刷题——对二进制树进行序列化和反序列化

原题：

其实我不怎么会这种类型的题目，所以这里的代码主要参考了九章上面的答案。

下面是我的代码：

/**
 * Definition of TreeNode:
 * class TreeNode {
 * public:
 *     int val;
 *     TreeNode *left, *right;
 *     TreeNode(int val) {
 *         this->val = val;
 *         this->left = this->right = NULL;
 *     }
 * }
 */


class Solution {
public:
    vector<string> split(const string &str, string str2del){
        vector<string> res_str;
        int lastindex = 0;
        int index = 0;
        
        while((index = str.find(str2del, lastindex))!=string::npos){
            res_str.push_back(str.substr(lastindex, index-lastindex));
            lastindex = index + str2del.length();
        }
        if(lastindex!=str.length()){
            res_str.push_back(str.substr(lastindex, str.length() - lastindex));
        }
        return res_str;
    }
    /**
     * This method will be invoked first, you should design your own algorithm 
     * to serialize a binary tree which denote by a root node to a string which
     * can be easily deserialized by your own "deserialize" method later.
     */
    string serialize(TreeNode * root) {
        if(root == NULL){
            return "{}";
        }
        vector<TreeNode *> holder;
        holder.push_back(root);
        // cout << holder.size() << endl;
        if(root == NULL){
            return NULL;
        }
        // 用vector来存储节点内容，记住这里左边优先，后面复原的时候会用到
        for(int i = 0; i < holder.size(); i++){
            TreeNode * node = holder[i];
            if (node == NULL){
                continue;
            }
            holder.push_back(node->left);
            holder.push_back(node->right);
        }
        // 因为节点末端检测的时候会检测到大量的NULL并被添加进holder中，所以需要移除掉
        while(holder[holder.size() - 1]==NULL){
            holder.pop_back();
        }
        string res_str = "{";
        res_str += to_string(holder[0]->val);
        for(int i = 1; i < holder.size(); i++){
            if(holder[i] == NULL){
                res_str+=",#";
            }
            else{
                res_str+=",";
                res_str+=to_string(holder[i]->val);
            }
        }
        res_str+="}";
        return res_str;
    }

    /**
     * This method will be invoked second, the argument data is what exactly
     * you serialized at method "serialize", that means the data is not given by
     * system, it's given by your own serialize method.

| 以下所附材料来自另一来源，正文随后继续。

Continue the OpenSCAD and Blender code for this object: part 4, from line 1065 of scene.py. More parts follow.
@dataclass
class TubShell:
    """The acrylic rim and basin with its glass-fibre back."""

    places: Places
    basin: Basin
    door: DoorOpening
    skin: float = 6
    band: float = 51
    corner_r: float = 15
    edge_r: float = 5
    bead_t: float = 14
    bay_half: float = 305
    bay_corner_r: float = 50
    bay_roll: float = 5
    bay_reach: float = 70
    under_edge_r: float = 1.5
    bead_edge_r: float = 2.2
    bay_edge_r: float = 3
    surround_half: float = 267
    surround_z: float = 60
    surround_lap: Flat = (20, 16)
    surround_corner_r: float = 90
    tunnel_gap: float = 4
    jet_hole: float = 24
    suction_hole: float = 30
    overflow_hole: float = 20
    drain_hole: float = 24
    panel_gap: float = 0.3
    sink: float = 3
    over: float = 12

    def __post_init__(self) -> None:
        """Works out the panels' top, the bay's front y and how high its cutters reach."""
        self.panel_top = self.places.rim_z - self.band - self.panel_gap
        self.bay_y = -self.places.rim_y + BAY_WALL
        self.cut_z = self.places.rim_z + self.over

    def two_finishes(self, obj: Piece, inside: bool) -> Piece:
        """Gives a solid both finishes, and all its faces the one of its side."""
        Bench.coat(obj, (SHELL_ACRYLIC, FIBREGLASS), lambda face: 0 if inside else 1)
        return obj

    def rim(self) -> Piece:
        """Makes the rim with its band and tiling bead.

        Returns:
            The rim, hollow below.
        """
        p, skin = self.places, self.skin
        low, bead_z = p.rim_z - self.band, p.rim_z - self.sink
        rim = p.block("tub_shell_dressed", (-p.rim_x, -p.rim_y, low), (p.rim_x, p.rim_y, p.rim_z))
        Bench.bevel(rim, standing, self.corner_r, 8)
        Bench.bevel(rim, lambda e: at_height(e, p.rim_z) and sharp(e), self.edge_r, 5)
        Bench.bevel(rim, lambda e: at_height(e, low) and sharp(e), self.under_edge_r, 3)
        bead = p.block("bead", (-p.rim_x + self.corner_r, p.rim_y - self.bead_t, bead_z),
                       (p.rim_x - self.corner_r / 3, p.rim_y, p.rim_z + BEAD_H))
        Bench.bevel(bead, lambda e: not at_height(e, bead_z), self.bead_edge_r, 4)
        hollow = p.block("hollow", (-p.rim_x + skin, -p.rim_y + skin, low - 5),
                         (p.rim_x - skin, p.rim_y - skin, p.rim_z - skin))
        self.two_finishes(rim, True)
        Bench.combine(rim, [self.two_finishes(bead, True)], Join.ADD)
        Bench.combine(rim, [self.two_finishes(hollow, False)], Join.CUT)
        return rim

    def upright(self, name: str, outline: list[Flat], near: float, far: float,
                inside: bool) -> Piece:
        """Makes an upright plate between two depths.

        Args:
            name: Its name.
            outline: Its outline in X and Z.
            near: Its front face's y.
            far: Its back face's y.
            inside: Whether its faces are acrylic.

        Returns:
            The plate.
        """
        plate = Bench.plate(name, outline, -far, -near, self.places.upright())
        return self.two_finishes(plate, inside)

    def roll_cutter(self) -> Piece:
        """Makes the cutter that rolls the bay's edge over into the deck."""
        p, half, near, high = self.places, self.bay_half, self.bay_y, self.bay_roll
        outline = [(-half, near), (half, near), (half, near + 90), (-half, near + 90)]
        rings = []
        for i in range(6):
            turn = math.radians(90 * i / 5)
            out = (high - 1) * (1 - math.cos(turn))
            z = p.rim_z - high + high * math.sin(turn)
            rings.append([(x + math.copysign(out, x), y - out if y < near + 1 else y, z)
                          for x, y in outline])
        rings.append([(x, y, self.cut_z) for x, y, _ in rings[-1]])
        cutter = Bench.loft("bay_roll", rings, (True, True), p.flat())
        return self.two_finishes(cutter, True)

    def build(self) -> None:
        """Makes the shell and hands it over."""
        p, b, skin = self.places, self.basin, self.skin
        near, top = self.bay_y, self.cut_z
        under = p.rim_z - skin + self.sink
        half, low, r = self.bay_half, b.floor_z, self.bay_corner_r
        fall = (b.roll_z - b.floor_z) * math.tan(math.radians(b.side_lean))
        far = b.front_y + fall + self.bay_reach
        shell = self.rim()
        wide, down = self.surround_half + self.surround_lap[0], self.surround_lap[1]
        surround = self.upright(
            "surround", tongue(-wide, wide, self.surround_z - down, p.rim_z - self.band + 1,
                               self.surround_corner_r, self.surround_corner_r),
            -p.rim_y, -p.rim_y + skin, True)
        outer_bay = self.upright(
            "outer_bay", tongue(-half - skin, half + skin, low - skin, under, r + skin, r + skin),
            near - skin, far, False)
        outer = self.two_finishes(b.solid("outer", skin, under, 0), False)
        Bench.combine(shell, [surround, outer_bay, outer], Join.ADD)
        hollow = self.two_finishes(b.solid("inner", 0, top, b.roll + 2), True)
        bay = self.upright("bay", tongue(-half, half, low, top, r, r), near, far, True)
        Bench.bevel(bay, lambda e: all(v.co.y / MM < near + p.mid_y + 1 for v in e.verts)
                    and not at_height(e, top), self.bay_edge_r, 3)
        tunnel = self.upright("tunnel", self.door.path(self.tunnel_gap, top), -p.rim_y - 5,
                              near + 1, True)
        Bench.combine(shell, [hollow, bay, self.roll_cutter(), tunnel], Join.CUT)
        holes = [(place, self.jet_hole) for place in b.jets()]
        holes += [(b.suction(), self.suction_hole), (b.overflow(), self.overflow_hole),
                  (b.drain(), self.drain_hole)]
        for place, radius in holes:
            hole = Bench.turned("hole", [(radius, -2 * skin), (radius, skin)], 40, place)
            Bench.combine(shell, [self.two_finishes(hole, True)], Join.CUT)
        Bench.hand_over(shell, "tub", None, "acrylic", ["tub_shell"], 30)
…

So the format of data is
     * designed by yourself, and deserialize it here as you serialize it in 
     * "serialize" method.
     */
    TreeNode * deserialize(string &data) {
        if(data=="{}") return NULL;
        vector<string> val = split(data.substr(1, data.size() - 2), ",");
        queue<TreeNode *> Q;
        TreeNode *root = new TreeNode(atoi(val[0].c_str()));
        Q.push(root);
        bool isLeftChild=true;
        for(int i=1; i<val.size(); i++){
            if(val[i]!="#"){
                TreeNode *node = new TreeNode(atoi(val[i].c_str()));
                if(isLeftChild) Q.front()->left = node;
                else Q.front()->right = node;
                Q.push(node);
            }
            if(!isLeftChild){
                Q.pop();
            }
            // 当执行到右节点时则将当前处理的节点弹出，进入下一个节点（顶->左->右）
            isLeftChild = !isLeftChild;
        }
        return root;
    }
};

注释里面思路已经说得挺清楚的了，这里只是补充几句。总体上来看其实序列化要简单一点，直接遍历一遍树的内容并按照一定规律转化成字符串就可以了。其实这里用到vectoer是为了方便操作，大概的操作流程是：

序列化：

右边就是vector的情况（11之类的只是编号），左边的就是树的结构和内容。序列化的主要思路就是先将遍历一遍binary tree的内容，然后按照一定规律（记住，这里的规律是先左后右，后面反序列化的时候会用到这个规律）保存在vector中。

反序列化的流程差不多，只是加了个对上一层节点的弹出。

这里补充下相关的用法：C++ queue(STL queue)用法详解

虽然是queue的，但是实际上vector的也差不多，最重要的部分其实是这张图：

大概就是这样。